The Rodney G. Hart House is a single-family home located at 244 W. Park Street in Lapeer, Michigan. It was listed on the National Register of Historic Places in 1985. The Rodney G. Hart House reflects the period of strong economic development following the arrival of Lapeer's first railroad in 1871, and utilizes to the fullest the money, materials, and manpower that could so richly interpret the popular Queen Anne styles.

==History==
In 1890, this house was built for Rodney G. Hart. Mr. Hart was born in 1831, and was the first child born in the city of Lapeer. His father, Alvin N. Hart, was one of the first settlers of Lapeer, and more importantly is responsible for the construction of the historic Lapeer County Courthouse.
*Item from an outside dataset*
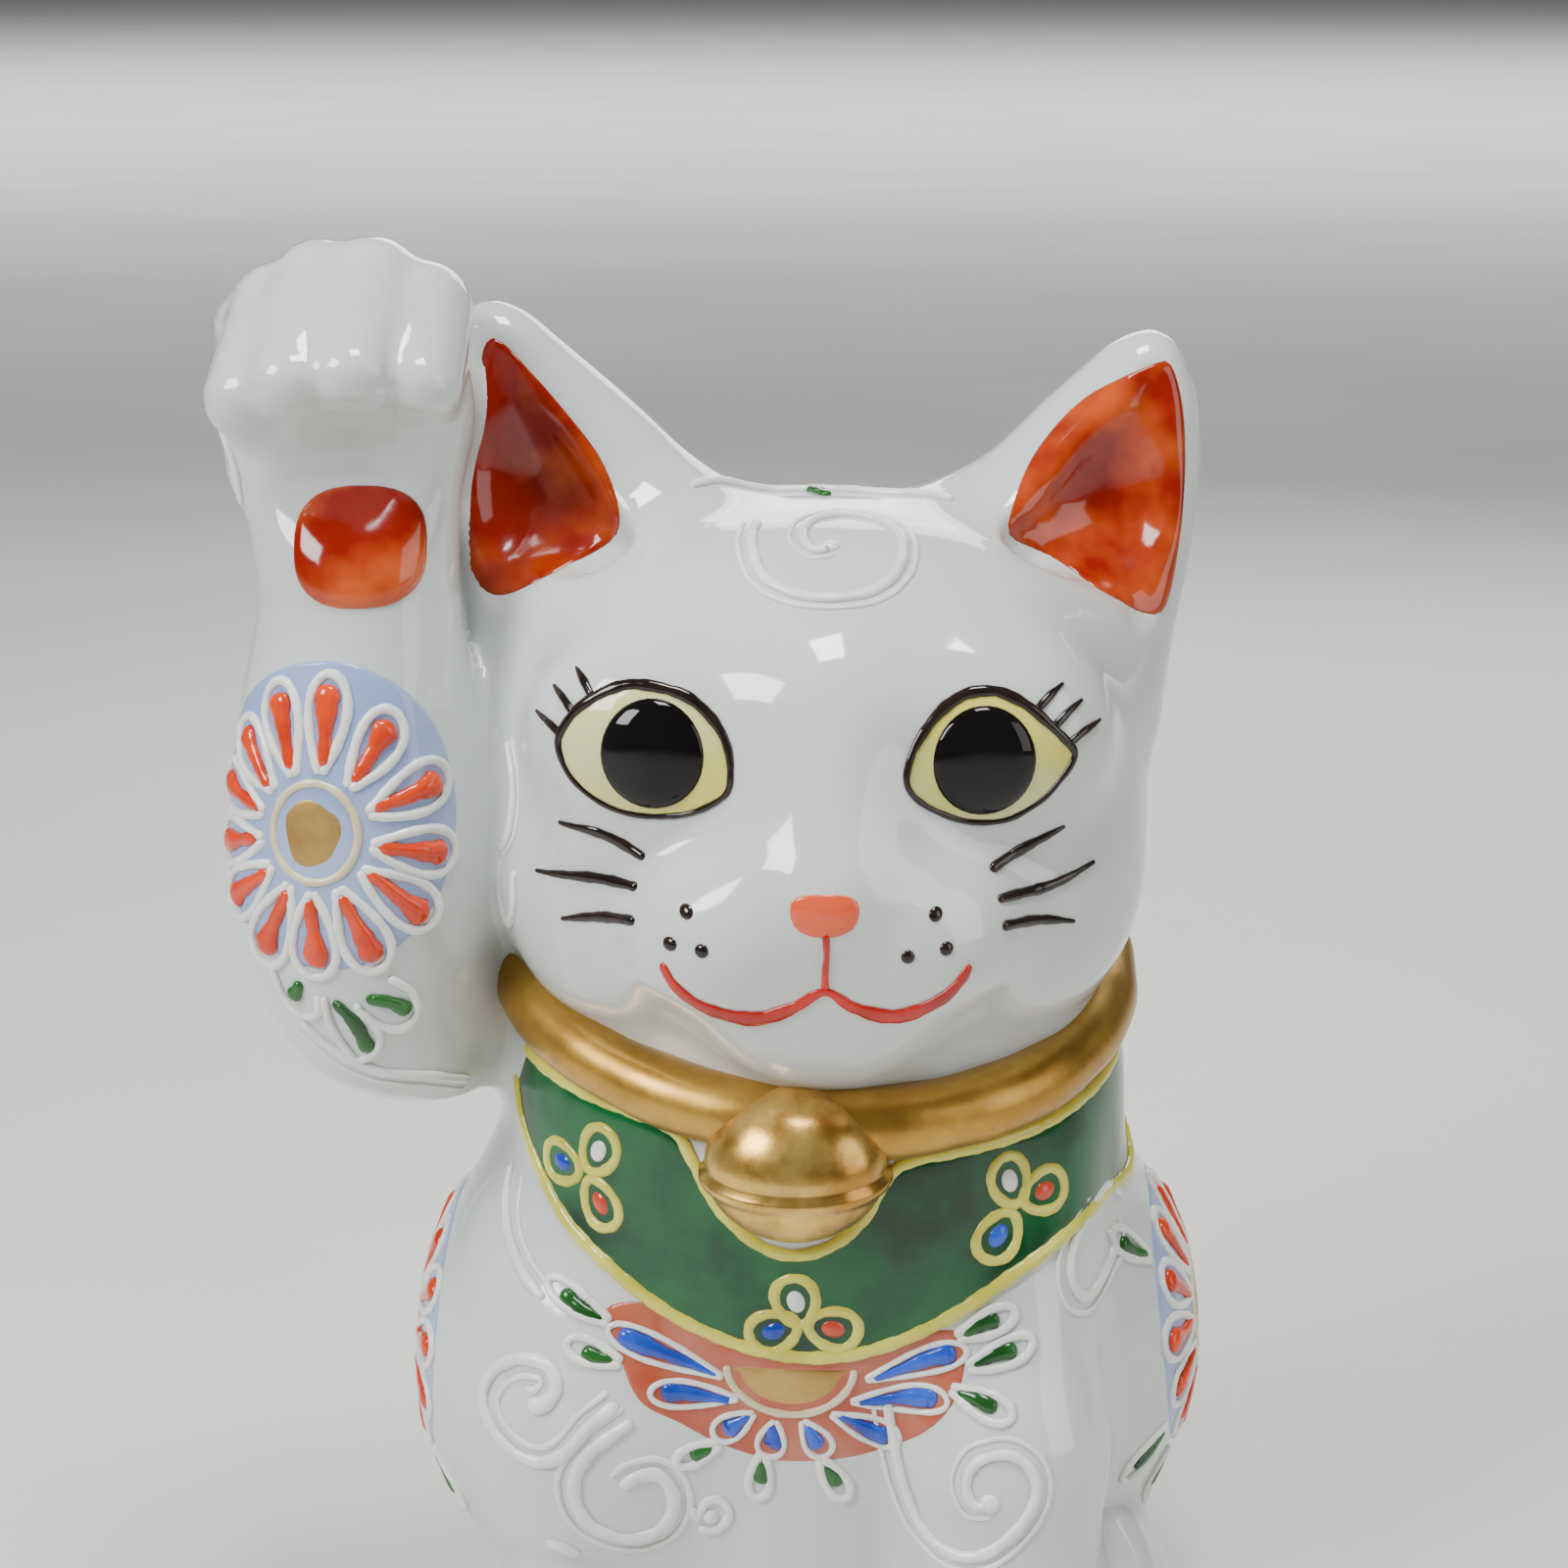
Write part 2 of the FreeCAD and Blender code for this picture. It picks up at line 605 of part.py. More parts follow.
def flower(name, form_layers, hidden=None, *clear_of):
    """One chrysanthemum with its leaves: ground, petals, heart, and the white lines of its area."""
    stem = f"{name}_flower"
    ground, heart, petals = (size(f"{stem}_{word}") for word in FLOWER_WORDS[4:])
    leaves, start, step = (size(f"{stem}_{word}") for word in LEAF_WORDS)
    spot = tuple(size(f"{stem}_{word}") for word in FLOWER_WORDS[:4])
    trail, gap = size("trail"), size("petal_gap")
    spread = math.tan(math.radians(180 / petals))
    near, far = heart + trail, (ground - gap) / (1 + spread)
    fill = 0.3  # half width at which a petal's opening begins
    open_near = (fill + trail + gap / 2) / spread
    loops, strokes, leaf_loops, leaf_strokes = [loop(heart, heart * 0.99)], [], [], []
    for number in range(int(petals)):
        angle = 360 * (number + 0.5) / petals
        outer = petal(near, near * spread - gap / 2, far, far * spread - gap / 2, angle)
        hole = petal(open_near, fill, far, far * spread - gap / 2 - trail, angle)
        loops.append(face(outer, hole))
        inset = far * spread - gap - trail
        strokes.append(face(petal(open_near + gap, fill, far - gap / 2, inset, angle)))
    half, wide = size("leaf_half"), size("leaf_half_width")
    for number in range(int(leaves)):
        angle = start + step * number
        at = polar(ground + half + gap, angle)
        leaf_loops.append(loop(half, wide, at.x, at.y, angle))
        leaf_strokes.append(face(oval(half - trail - gap, wide - trail - gap / 3, at.x, at.y, angle)))
    core = heart - trail - gap
    drawings = {
        "ground": (face(oval(ground, ground * 0.99)), "film"),
        "petal_trails": (Part.Compound(loops), "over"),
        "petal_strokes": (Part.Compound(strokes), "over"),
        "heart": (face(oval(core, core * 0.99)), "over"),
    }
    for word, (drawing, layer) in drawings.items():
        kept = drawing.cut(hidden) if hidden else drawing
        deposit(f"{stem}_{word}", [(kept, spot)], form_layers[layer], *clear_of)
    deposit(f"{name}_leaf_strokes", [(Part.Compound(leaf_strokes), spot)], form_layers["bead"], *clear_of)
    lines = [(Part.Compound(leaf_loops), spot)] + scroll_spots(name)
    deposit(f"{name}_white_trails", lines, form_layers["bead"], *clear_of)


def scroll_spots(name):
    """The scrolls of one area, each with the spot that it runs out from."""
    spots = []
    for number in range(len(SCROLLS[name])):
        stem = f"{name}_scroll_{number}_row"
        values = [size(f"{stem}_{word}") for word in SCROLL_WORDS]
        spots.append((volute(*values[4:]), tuple(values[:4])))
    return spots


# ---------------------------------------------------------------- the figurine


def main():
    fill_sheet()
    torso_solid, torso = torso_casting()
    head_solid, head = head_casting()
    raised, raised_void = raised_casting(torso_solid, head_solid)
    roll = collar_roll(torso_solid, head_solid)
    finish(torso, "torso_casting")
    finish(head, "head_casting")
    finish(cut("raised_clay", raised, raised_void, roll), "raised_foreleg_casting")
    finish(tail_casting(torso_solid), "tail_casting")
    finish(roll, "collar_roll")
    jingle = finish(bell(torso_solid, head_solid, roll), "bell")

    head_layers = layers("head", lambda grow: stack_form("head", grow))
    eyes(head_layers)
    whiskers(head_layers)
    deposit("crown_scroll", scroll_spots("crown"), head_layers["bead"])
    deposit("nape_scrolls", scroll_spots("nape"), head_layers["bead"])
    mouth(layers("muzzle", lambda grow: egg("muzzle", grow)))
    ear_reds(head_solid)

    leg_layers = layers("leg", lambda grow: stack_form("raised", grow))
    pad = face(oval(size("palm_pad_wide"), size("palm_pad_tall")))
    deposit("palm_pad", [(pad, front("palm_pad"))], leg_layers["film"])
    flower("raised_foreleg", leg_layers)

    body_layers = layers("body", lambda grow: stack_form("torso", grow))
    outline, spot = bib(body_layers, roll, jingle, egg("upper_foreleg"))
    hidden = outline.copy()
    hidden.translate(Vector(spot[0] - size("chest_flower_across"), spot[2] - size("chest_flower_height"), 0))
    flower("chest", body_layers, hidden, stack_form("foreleg"))
    flower("back", body_layers)
    standing = layers("standing", lambda grow: stack_form("foreleg", grow))
    deposit("standing_foreleg_scroll", scroll_spots("standing"), standing["bead"])
    for side in ("left", "right"):
        haunch_layers = layers(f"{side}_haunch", lambda grow: egg(f"{side}_haunch", grow))
        flower(f"{side}_haunch", haunch_layers)
    doc.recompute()
    write_parts()


def write_parts():
    """Refuses a failed object or a bad shape, then writes each sub-part to parts/NODE.step."""
    for thing in doc.Objects:
        if "Invalid" in thing.State or "Error" in thing.State:
            raise RuntimeError(f"{thing.Label} failed: {thing.State}")
    os.makedirs("parts", exist_ok=True)
    for thing in FINISHED:
        shape = thing.Shape
        if shape.isNull() or not shape.isValid() or not shape.Solids:
            raise RuntimeError(f"{thing.Label} has no valid solid")
        shape.exportStep(f"parts/{thing.Label}.step")
        print(f"{thing.Label}: {len(shape.Solids)} solid(s), {shape.Volume:.0f} mm3")


main()
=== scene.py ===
"""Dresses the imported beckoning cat: glazed porcelain, raised enamels and gold.

Blender units are metres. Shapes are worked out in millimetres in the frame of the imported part
(+Z up, the cat faces -Y) and are scaled when their mesh is made."""

import math

import bpy
import numpy as np
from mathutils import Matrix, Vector


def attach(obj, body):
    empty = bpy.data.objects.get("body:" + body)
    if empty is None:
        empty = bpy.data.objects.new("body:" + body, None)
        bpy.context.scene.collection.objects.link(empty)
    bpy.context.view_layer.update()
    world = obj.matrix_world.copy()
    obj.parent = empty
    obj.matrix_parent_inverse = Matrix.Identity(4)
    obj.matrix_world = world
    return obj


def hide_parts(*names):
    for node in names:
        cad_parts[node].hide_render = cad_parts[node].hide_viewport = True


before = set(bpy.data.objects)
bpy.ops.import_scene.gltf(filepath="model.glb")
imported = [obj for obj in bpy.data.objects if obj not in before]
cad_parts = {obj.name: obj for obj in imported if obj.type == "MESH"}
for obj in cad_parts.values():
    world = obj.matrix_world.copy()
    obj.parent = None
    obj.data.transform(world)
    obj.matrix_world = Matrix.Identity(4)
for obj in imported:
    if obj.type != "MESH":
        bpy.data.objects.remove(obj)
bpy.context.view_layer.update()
MM = 0.001

# ---------------------------------------------------------------- camera, floor and light
# A hand-held camera close in front of the cat, a little above its head and tilted down, on a pale
# table. The cat is lit by a wide window from the upper left and a lamp that draws small highlights.

CAMERA_TILT = math.radians(15)
CAMERA_AIM = Vector((-3.5, -25.0, 101.5)) * MM
CAMERA_AWAY = 290 * MM

camera = bpy.data.objects.new("camera", bpy.data.cameras.new("camera"))
camera.data.sensor_width = 36
camera.data.lens = 72
camera_way = Vector((0, -math.cos(CAMERA_TILT), math.sin(CAMERA_TILT)))
camera.location = CAMERA_AIM + CAMERA_AWAY * camera_way
camera.rotation_euler = (math.pi / 2 - CAMERA_TILT, 0, 0)
camera.data.clip_start = 0.01
bpy.context.collection.objects.link(camera)
bpy.context.scene.camera = camera


def lamp(name, at, aim, watts, width, height, colour=(1, 1, 1)):
    """A flat soft lamp that faces a point; places in millimetres."""
    light = bpy.data.lights.new(name, "AREA")
    light.shape = "RECTANGLE"
    light.size, light.size_y, light.energy, light.color = width * MM, height * MM, watts, colour
    thing = bpy.data.objects.new(name, light)
    thing.location = Vector(at) * MM
    thing.rotation_euler = (Vector(aim) - Vector(at)).to_track_quat("-Z", "Y").to_euler()
    bpy.context.collection.objects.link(thing)


lamp("window", (-420, -330, 480), (0, 0, 80), 4.7, 260, 260, (0.97, 0.98, 1.0))
lamp("ceiling", (40, -120, 700), (0, 0, 80), 3.6, 180, 180)
lamp("fill", (520, -260, 260), (0, 0, 80), 1.0, 300, 420, (1.0, 0.99, 0.97))
lamp("far_floor", (0, 3200, 1900), (0, 4200, 0), 210.0, 7000, 3000)
lamp("back", (120, 560, 380), (0, 0, 80), 1.8, 420, 300)

world = bpy.data.worlds.new("world")
world.use_nodes = True
world.node_tree.nodes["Background"].inputs["Color"].default_value = (0.80, 0.81, 0.82, 1)
world.node_tree.nodes["Background"].inputs["Strength"].default_value = 0.17
bpy.context.scene.world = world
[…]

Rodney Hart
pursued a number of business ventures in the Lapeer area. He was Lapeer's third mayor, constructed the first grain elevator in Lapeer, served as postmaster, and was involved in banking, farming and stockbreeding. Naturally, this adventurous man was responsible for bringing the first automobile to Lapeer from Chicago in the Spring of 1901.

==Description==
The Rodney G. Hart House is an ample, elegant Queen Anne residence executed in brick, stone, and wood. This house is a two-story, brick, Queen Anne structure built on a stone foundation. Its front entryway is oriented in the corner, facing the intersection of Park and Cedar Streets. The entry porch at this corner is approached via a corner stair, and sits on an arched stone foundation and wraps around both adjacent facades. A three-story square brick tower is located above, and is capped by a domed hip roof. Gable roofs flank the tower with decoratively shingled gable ends. The windows are double-hung, one-over-one units, and the main facade has chamfered corners where the second-floor windows are accented with hoods and large brackets.